There was a revenge murder in Kumasi, fall out from election-related killing in Manhyia South. Tensions heightened, follow-up reprisals expected, Kumasi is always volatile with election violence. The CPP/NLM fighting was also murder related, Twumasi Ankrah stabbing EY Baffoe to death and triggering the unstoppable progress of our independence from Britain amid calls for secession.
Some Chinese dudes shot and killed a couple of Ghanaians for gold and President Mahama wants us to pay more for electricity. Pay more? Mr. President, we should be looking at where the electricity is leaking. Illegal connections, weak transmission, stolen cables and such.

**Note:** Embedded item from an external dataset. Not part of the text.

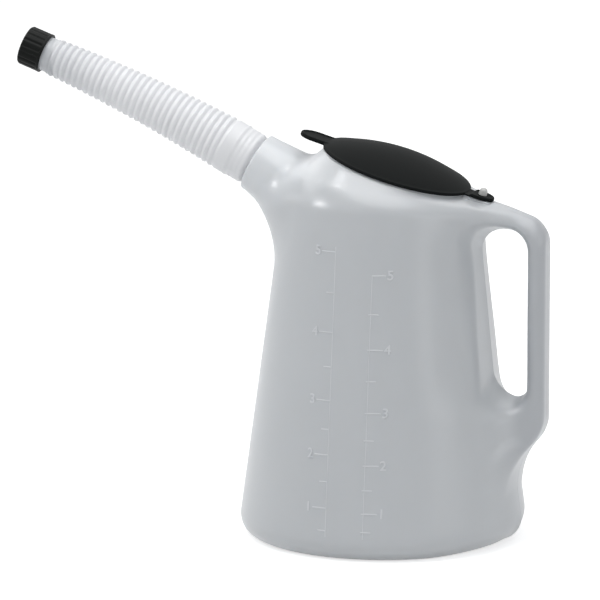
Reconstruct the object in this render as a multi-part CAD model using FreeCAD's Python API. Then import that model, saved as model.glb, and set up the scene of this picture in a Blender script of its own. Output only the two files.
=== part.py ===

Had we finished building the planned dams on time and completed the gas processing plant in December 2012 as promised, we would be glad to pay more, because it would be stable and consistent. Don’t give me a poor service and then ask me to shed more cash. That is wholesome insincerity.
My new Chinese meter runs twice as fast as the previous one. I haven’t added any new appliances, I haven’t increased my consumption pattern in any way, but my prepaid units are already gone, halfway through the month. I complained timidly at Bortianor and they are timidly investigating.
Meanwhile I am a bleeding unit.
Ghana, Aha a ye de papa. Alius valde week advenio. Another great week to come!